As far as social wellbeing goes, there are seven outcomes, including "people are connected", they have a "reasonable standard of living", and "live in affordable and healthy homes".
Council corporate policy manager Gina Huakau has been leading the work and says it will be up to the community to decide precisely what the targets should be. If homelessness were to be a measure of success, there would need to be a decision on whether to aim for zero homelessness, for example, or perhaps "functional zero", she says.
"That’s not council alone to decide that, that’s a city wide conversation."
Consultation is likely to run either as part of the 10-year plan process or in parallel. If finally adopted, the City Portrait will play a role in council longer-term strategising.

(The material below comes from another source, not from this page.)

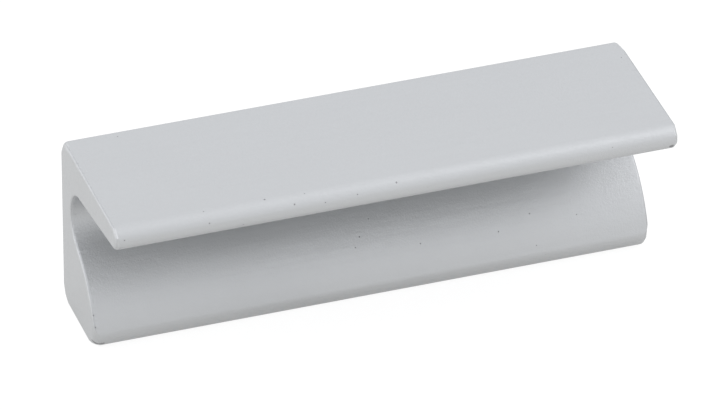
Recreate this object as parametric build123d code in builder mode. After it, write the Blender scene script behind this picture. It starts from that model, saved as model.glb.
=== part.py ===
from build123d import *
import math
import os

# Aluminium profile pull handle: one length of extruded section, cut square at both ends.
# The foot stands on the door, its underside on Z = 0. The grip plate lies parallel to the door above it,
# and the fingers hook behind its lip into the round channel between plate and foot.
# X runs along the handle, the lip points to -Y, and the origin is midway between the two screw holes.

# Overall sizes, in millimetres
handle_length = 80.0
projection = 26.0
plate_depth = 25.0
foot_depth = 14.5

# Grip plate: thickest where it leaves the back wall, thinnest at the lip
lip_thickness = 3.2
lip_upper_radius = 1.9
lip_lower_radius = 1.3

# Back wall and its two long corners
wall_thickness = 4.0
back_upper_radius = 2.0
back_lower_radius = 1.6

# Finger channel behind the grip plate, and the thickness of the plate over its round top
channel_radius = 4.6
plate_thickness = 5.2
channel_height = projection - plate_thickness - channel_radius

# Front of the foot: a rounded nose at the door and a long swell up into the channel
nose_radius = 2.2
swell_radius = 15.0

# Rounding left on the cut ends by the tumbling before anodising. The corners that stand out are worn rounder
# than the edges between them, the nose's most. The directions in which each is worn are in degrees above
# straight forward, and the wear reaches this far to both sides.
end_edge_radius = 0.4
nose_corner_radius = 1.3
lip_corner_radius = 0.8
back_corner_radius = 0.9
nose_directions = (-60.0, -35.0, -10.0)
lip_lower_directions = (-40.0, -5.0)
lip_upper_directions = (5.0, 45.0)
back_top_directions = (100.0, 125.0, 150.0)
back_bottom_directions = (205.0, 240.0)
wear_reach = 4.0

# Two blind holes for M4 screws that come through the door from behind
screw_spacing = 64.0
screw_setback = 7.0
tap_drill_diameter = 3.3
tap_drill_depth = 9.0
drill_point_angle = 118.0
lead_in_diameter = 4.3
lead_in_angle = 90.0


def polar(radius, direction):
    """The step of that length in the section, at that angle in radians above straight forward."""
    return Vector(radius * math.cos(direction), radius * math.sin(direction))


def plane_across(arc_center, arc_radius, direction):
    """The plane across the handle that meets the outline in that direction, its Y axis into the metal."""
    angle = math.radians(direction)
    meeting_point = arc_center + polar(arc_radius, angle)
    return Plane(
        origin=(0, screw_setback - meeting_point.X, meeting_point.Y),
        x_dir=(1, 0, 0),
        z_dir=(0, math.sin(angle), math.cos(angle)),
    )


# Corners of the section. Its own axes start at the foot of the back face, forward and up.
back_bottom = Vector(0, 0)
back_top = Vector(0, projection)
lip_top = Vector(plate_depth, projection)
lip_bottom = Vector(plate_depth, projection - lip_thickness)

# The nose runs on into the swell, and the swell into the channel, each tangent to the next. So the swell's
# centre lies swell_radius less nose_radius from the nose's centre, and both radii from the channel's.
nose_start = Vector(foot_depth - nose_radius, 0)
nose_front = Vector(foot_depth, nose_radius)
nose_center = Vector(foot_depth - nose_radius, nose_radius)
channel_back = Vector(wall_thickness, channel_height)
channel_center = Vector(wall_thickness + channel_radius, channel_height)
nose_to_channel = channel_center - nose_center
nose_to_swell = swell_radius - nose_radius
swell_to_channel = swell_radius + channel_radius
nose_corner_cosine = (nose_to_swell**2 + nose_to_channel.length**2 - swell_to_channel**2) / (
    2 * nose_to_swell * nose_to_channel.length
)
swell_direction = math.atan2(nose_to_channel.Y, nose_to_channel.X) + math.acos(nose_corner_cosine)
swell_center = nose_center + polar(nose_to_swell, swell_direction)
swell_start = nose_center + (nose_center - swell_center).normalized() * nose_radius
swell_end = swell_center + (channel_center - swell_center).normalized() * swell_radius

# The underside of the plate runs straight from the lip and touches the top of the channel
channel_to_lip = lip_bottom - channel_center
underside_direction = math.atan2(channel_to_lip.Y, channel_to_lip.X) + math.acos(
    channel_radius / channel_to_lip.length
)
underside_end = channel_center + polar(channel_radius, underside_direction)

# The section stands upright across the handle, its back face behind the screw holes
section_plane = Plane(origin=(0, screw_setback, 0), x_dir=(0, -1, 0), z_dir=(-1, 0, 0))
mounting_plane = Plane(origin=(0, 0, 0), x_dir=(1, 0, 0), z_dir=(0, 0, -1))

# The corners of the cut ends: the centre and radius of each arc of the outline, how it is worn and how round
lip_upper_center = Vector(plate_depth - lip_upper_radius, projection - lip_upper_radius)
lip_lower_center = Vector(plate_depth - lip_lower_radius, projection - lip_thickness + lip_lower_radius)
back_top_center = Vector(back_upper_radius, projection - back_upper_radius)
back_bottom_center = Vector(back_lower_radius, back_lower_radius)
worn_corners = [
    (nose_center, nose_radius, nose_directions, nose_corner_radius),
    (lip_lower_center, lip_lower_radius, lip_lower_directions, lip_corner_radius),
    (lip_upper_center, lip_upper_radius, lip_upper_directions, lip_corner_radius),
    (back_top_center, back_upper_radius, back_top_directions, back_corner_radius),
    (back_bottom_center, back_lower_radius, back_bottom_directions, back_corner_radius),
]

with BuildPart() as pull_handle:
    with BuildSketch(section_plane):
        with BuildLine():
            outside = FilletPolyline(
                underside_end,
                lip_bottom,
                lip_top,
                back_top,
                back_bottom,
                nose_start,
                radius=(lip_lower_radius, lip_upper_radius, back_upper_radius, back_lower_radius),
            )
            nose = ThreePointArc(outside @ 1, nose_front, swell_start)
            swell = TangentArc(nose @ 1, swell_end, tangent=nose % 1)
            ThreePointArc(swell @ 1, channel_back, outside @ 0)
        make_face()
    extrude(amount=handle_length / 2, both=True)

    # Both cut ends: the whole outline of the end face is lightly rounded
    end_faces = pull_handle.faces().filter_by(Axis.X)
    fillet(end_faces.edges(), radius=end_edge_radius)

    # Worn corners: at both ends of each plane across the outline, what lies outside a round corner goes
    for arc_center, arc_radius, directions, worn_radius in worn_corners:
        for worn_direction in directions:
            with BuildSketch(plane_across(arc_center, arc_radius, worn_direction)):
                with GridLocations(handle_length, 0, 2, 1):
                    Rectangle(2 * worn_radius, 2 * worn_radius)
                with Locations((0, worn_radius)):
                    with GridLocations(handle_length - 2 * worn_radius, 0, 2, 1):
                        Circle(worn_radius, mode=Mode.SUBTRACT)
            extrude(amount=wear_reach, both=True, mode=Mode.SUBTRACT)

    # Tapped holes in the foot, each with a lead-in and the cone that the drill leaves
    with Locations(mounting_plane):
        with GridLocations(screw_spacing, 0, 2, 1):
            CounterSinkHole(
                radius=tap_drill_diameter / 2,
                counter_sink_radius=lead_in_diameter / 2,
                depth=tap_drill_depth,
                counter_sink_angle=lead_in_angle,
            )
    drill_point_height = tap_drill_diameter / 2 / math.tan(math.radians(drill_point_angle / 2))
    with Locations((0, 0, tap_drill_depth)):
        with GridLocations(screw_spacing, 0, 2, 1):
            Cone(
                bottom_radius=tap_drill_diameter / 2,
                top_radius=0,
                height=drill_point_height,
                align=(Align.CENTER, Align.CENTER, Align.MIN),
                mode=Mode.SUBTRACT,
            )

pull_handle.part.label = "pull_handle"
os.makedirs("parts", exist_ok=True)
export_step(pull_handle.part, "parts/pull_handle.step")
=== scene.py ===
import math

import bpy
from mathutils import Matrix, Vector


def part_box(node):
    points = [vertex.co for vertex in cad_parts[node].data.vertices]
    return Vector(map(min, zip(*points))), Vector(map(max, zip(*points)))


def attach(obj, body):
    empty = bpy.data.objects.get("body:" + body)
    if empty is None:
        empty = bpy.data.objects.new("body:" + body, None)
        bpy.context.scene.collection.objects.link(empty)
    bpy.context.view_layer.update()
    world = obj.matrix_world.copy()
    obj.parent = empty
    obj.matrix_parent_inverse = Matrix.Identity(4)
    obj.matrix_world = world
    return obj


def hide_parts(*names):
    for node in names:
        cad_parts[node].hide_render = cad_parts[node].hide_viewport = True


# A short door pull cut from one aluminium profile, blasted and anodised in its natural silver.
# X runs along the handle, the lip points to -Y, and the foot's underside lies on Z = 0.
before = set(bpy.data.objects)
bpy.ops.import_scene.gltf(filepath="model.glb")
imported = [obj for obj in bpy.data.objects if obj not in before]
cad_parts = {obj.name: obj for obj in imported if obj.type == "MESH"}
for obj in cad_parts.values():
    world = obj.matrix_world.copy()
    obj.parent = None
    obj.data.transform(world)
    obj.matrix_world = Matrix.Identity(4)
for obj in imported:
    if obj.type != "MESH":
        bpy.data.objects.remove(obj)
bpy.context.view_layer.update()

MM = 0.001

# Outer size of the profile, taken from the fixed frame
low_corner, high_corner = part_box("pull_handle")
half_length = high_corner.x
back_y = high_corner.y
lip_y = low_corner.y
top_z = high_corner.z
plate_depth = back_y - lip_y

# Section of the profile, and how far the straight sides that make up an arc may lie from it
foot_depth = 14.5 * MM
lip_thickness = 3.2 * MM
lip_upper_radius = 1.9 * MM
lip_lower_radius = 1.3 * MM
wall_thickness = 4.0 * MM
back_upper_radius = 2.0 * MM
back_lower_radius = 1.6 * MM
channel_radius = 4.6 * MM
channel_height = 16.2 * MM
nose_radius = 2.2 * MM
swell_radius = 15.0 * MM
arc_tolerance = 0.003 * MM

# Rounding of the cut ends, and of their corners, which are worn rounder. The directions of this
# wear are in degrees above straight forward.
end_edge_radius = 0.4 * MM
end_edge_segments = 6
nose_corner_radius = 1.3 * MM
lip_corner_radius = 0.8 * MM
back_corner_radius = 0.9 * MM
wear_reach = 4.0 * MM
corner_sides = 96
nose_directions = (-60, -35, -10)
lip_lower_directions = (-40, -5)
lip_upper_directions = (5, 45)
back_top_directions = (100, 125, 150)
back_bottom_directions = (205, 240)

# Tapped holes in the foot, M4 with a pitch of 0.7 mm. The tap is made with more turns than it
# needs, and its two ends are then cut off flat.
screw_spacing = 64.0 * MM
bore_diameter = 3.3 * MM
bore_depth = 9.0 * MM
drill_point_angle = math.radians(118.0)
lead_in_diameter = 4.3 * MM
lead_in_angle = math.radians(90.0)
thread_diameter = 4.0 * MM
thread_pitch = 0.7 * MM
thread_flat = thread_pitch / 8
thread_depth = 7.5 * MM
turns_before_mouth = 2
turns_past_depth = 1
hole_sides = 48

# What a tool passes beyond a surface that it cuts through
overshoot = 0.5 * MM

# How near two vertices are one, and how near a vertex is in a cutting plane
merge_distance = 0.001 * MM
plane_tolerance = 0.001 * merge_distance

# A face counts as lying across an axis from this much of its normal along that axis
across_axis = 0.9

# Edges that turn by more than this stay sharp, and large faces count this much for the shading
sharp_angle = math.radians(28)
large_face_weight = 100

# Patterns of the outside, in millimetres
grain_size = 0.3
fine_grain_size = 0.09
dimple_size = 0.7
cloud_size = 6.0
die_line_spacing = 0.8
stray_pit_spacing = 3.2
stray_pit_radius = 0.06

# Colours and gloss of the outside
silver_shades = ((0.592, 0.601, 0.610), (0.618, 0.628, 0.637))
# The duller silver is painted shade on the cut ends' rounded edges, which dims their highlight
edge_shade_silver = (0.50, 0.51, 0.52)
# The pits are real dents, given as relief; their dark floor colour is painted shade inside them
pit_shade_colour = (0.25, 0.25, 0.26)
satin_roughness = 0.55

# Relief of the outside, and how deep its pits and nicks are beside that
relief_height = 0.075 * MM
pit_depth = 1.0
nick_depth = 0.35

# How strong a stray pit is beside a larger one, and the share of the painted pit shade's colour in
# a pit
stray_pit_strength = 0.5
pit_shade_share = 0.8

# The rim of a larger pit beside its radius in pit_places, and the floor of any pit beside its rim
pit_widening = 1.3
pit_floor_share = 0.4

# Painted shade on the cut ends' rounded edge, and the nicks beside it: where each starts and is
# full, in millimetres from the end
edge_shade_from_end = (0.35, 0.2)
nicked_from_end = (1.6, 0.2)

# Where the painted edge shade starts and is full, and where the end face is, by how far the surface
# faces out of the end, from 0 on the long faces to 1 on the end face
edge_begins = (0.08, 0.3)
end_face_begins = (0.6, 0.85)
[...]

And yet, Hawkins says it represents an attempt to work across an even longer time scale than such local government planning documents.
"This is about taking a far longer view about what we want our society to look like and how we want it to function," he says.
Dr Meyer also sees it as very much part of a bigger picture.
"We have a few years left to decide the state of the planet for the next 10,000 years," she says.
It’s a big job for which we’ll need the right tools. Meyer believes the City Portrait is such a tool.
"It gives you that ability to make decisions about what is important to you, but informed by science and data."